GIVEN TASK =
Only the lines from the start of the data through the one containing "from math import ceil, cos, pi, radians, sin" belong in your answer; return them exactly.

RAW DATA =
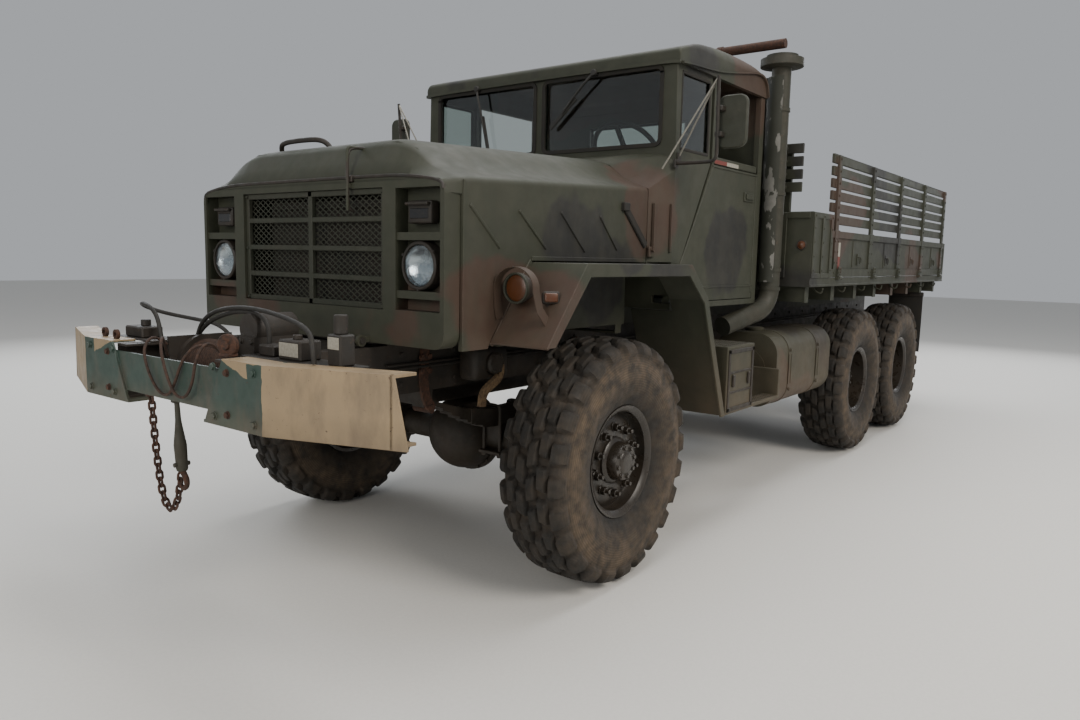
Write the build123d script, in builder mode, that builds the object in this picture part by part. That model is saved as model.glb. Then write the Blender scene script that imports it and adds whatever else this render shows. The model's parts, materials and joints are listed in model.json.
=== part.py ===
from build123d import *
import os
from math import ceil, cos, pi, radians, sin

# A 6x6 military cargo truck with a front winch, a hard-top cab and a drop-side bed with racks.
# Millimetres. X points forward, Y to the truck's left, Z up. The origin is on the ground below the middle
# of the truck. Stations along X are given from the front axle: ahead of it positive, behind it negative.

os.makedirs("parts", exist_ok=True)

# Overall reach from the front axle, which sets where the axle stands
front_reach = 1710.0
bed_rear = -6611.0
hinge_pin_radius = 8.0
hinge_loop_radius = 14.0
hinge_axis_out = 17.0
rear_reach = -bed_rear + hinge_axis_out + hinge_loop_radius
axle_x = (rear_reach - front_reach) / 2

# Clearances
move_gap = 6.0
seat_gap = 0.3
running_gap = 0.06
hinge_gap = 2.5

# Wheels
tyre_radius = 616.0
tyre_width = 380.0
track = 2046.0
rear_axle_stations = (-3861.0, -5233.0)
rim_seat_radius = 254.0
rim_flange_radius = 282.0
rim_wall = 9.0
rim_half_width = 127.0
lug_count = 20
lug_depth = 34.0
lug_gap = 62.0
tyre_facets = 20
hub_radius = 112.0
spindle_radius = 45.0
drum_radius = 208.0
stud_count = 10
stud_pitch_radius = 167.5
stud_radius = 14.0
wheel_disc = 16.0

# Frame
rail_out = 430.0
rail_flange = 80.0
rail_web = 10.0
frame_bottom = 962.0
frame_top = 1198.0
rail_front = front_reach - 24.0
rail_rear = -6500.0
cross_depth = 60.0
cross_bottom = 1118.0
cross_stations = (1225.0, 850.0, -700.0, -2160.0, -2600.0, -3400.0, -4547.0, -5650.0, -6470.0)

# Bumper
bumper_bottom = 950.0
bumper_top = 1210.0
bumper_sheet = 12.0
bumper_flange = 110.0
bumper_sweep_y = 690.0
bumper_half = 1190.0
bumper_sweep = 170.0
bumper_inner_low = 300.0
bumper_inner_high = 440.0
bumper_bar_bottom = 1000.0
bumper_bar_top = 1168.0

# Axles and steering
housing_radius = 78.0
bowl_radius = 210.0
bowl_y = 105.0
kingpin_y = 800.0
kingpin_radius = 26.0
knuckle_radius = 96.0
knuckle_half = 118.0
yoke_plate = 26.0
steer_arm = 210.0
arm_thick = 28.0
tie_rod_radius = 18.0
tie_eye_radius = 34.0

# Springs
spring_y = 390.0
spring_width = 84.0
leaf_thick = 12.0
front_spring_half = 640.0
front_spring_seat = tyre_radius + housing_radius
bogie_station = sum(rear_axle_stations) / 2

# Hood and grille shell
shell_front = 990.0
shell_back = 897.0
shell_half = 889.0
shell_bottom = 1222.0
shell_top = 1923.0
mesh_half = 520.0
mesh_bottom = 1372.0
mesh_top = 1896.0
bay_inner = 602.0
bay_outer = 866.0
bay_bottom = 1376.0
bay_top = 1890.0
lamp_y = 728.0
lamp_z = 1567.0
lamp_radius = 89.0
lamp_ring_radius = 104.0
hood_wall = 22.0
hood_rear = -600.0
hood_half = 900.0
hood_skirt = 1212.0
hood_hinge_x = 1035.0
hood_hinge_z = 1232.0
hood_pin_radius = 14.0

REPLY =
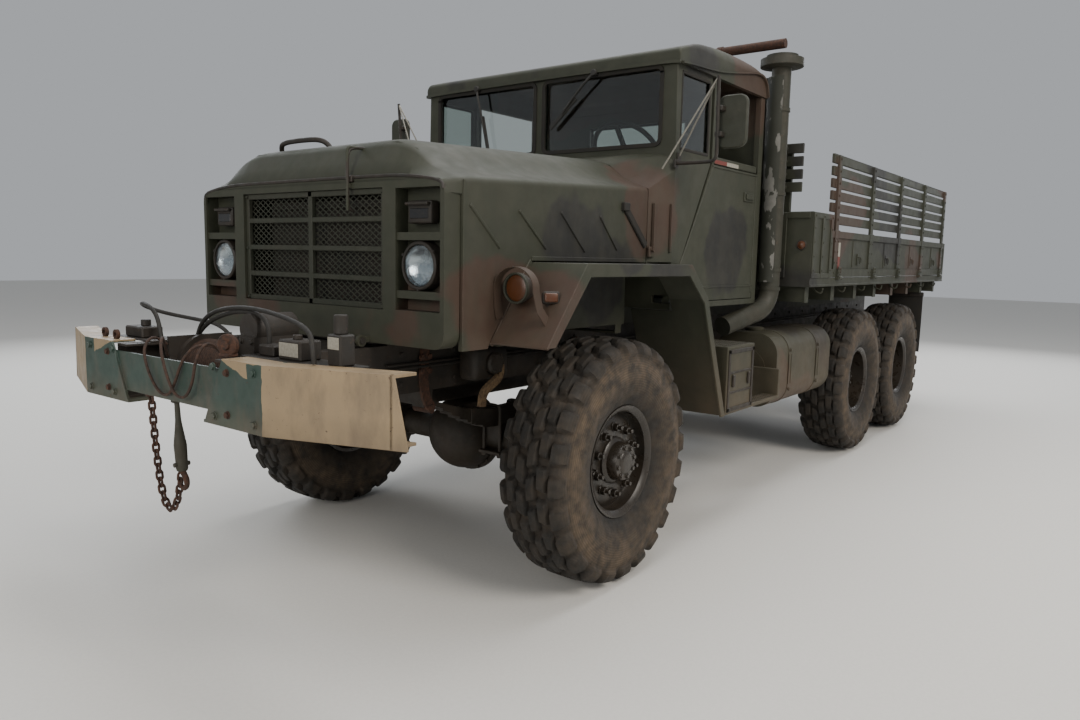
Write the build123d script, in builder mode, that builds the object in this picture part by part. That model is saved as model.glb. Then write the Blender scene script that imports it and adds whatever else this render shows. The model's parts, materials and joints are listed in model.json.
=== part.py ===
from build123d import *
import os
from math import ceil, cos, pi, radians, sin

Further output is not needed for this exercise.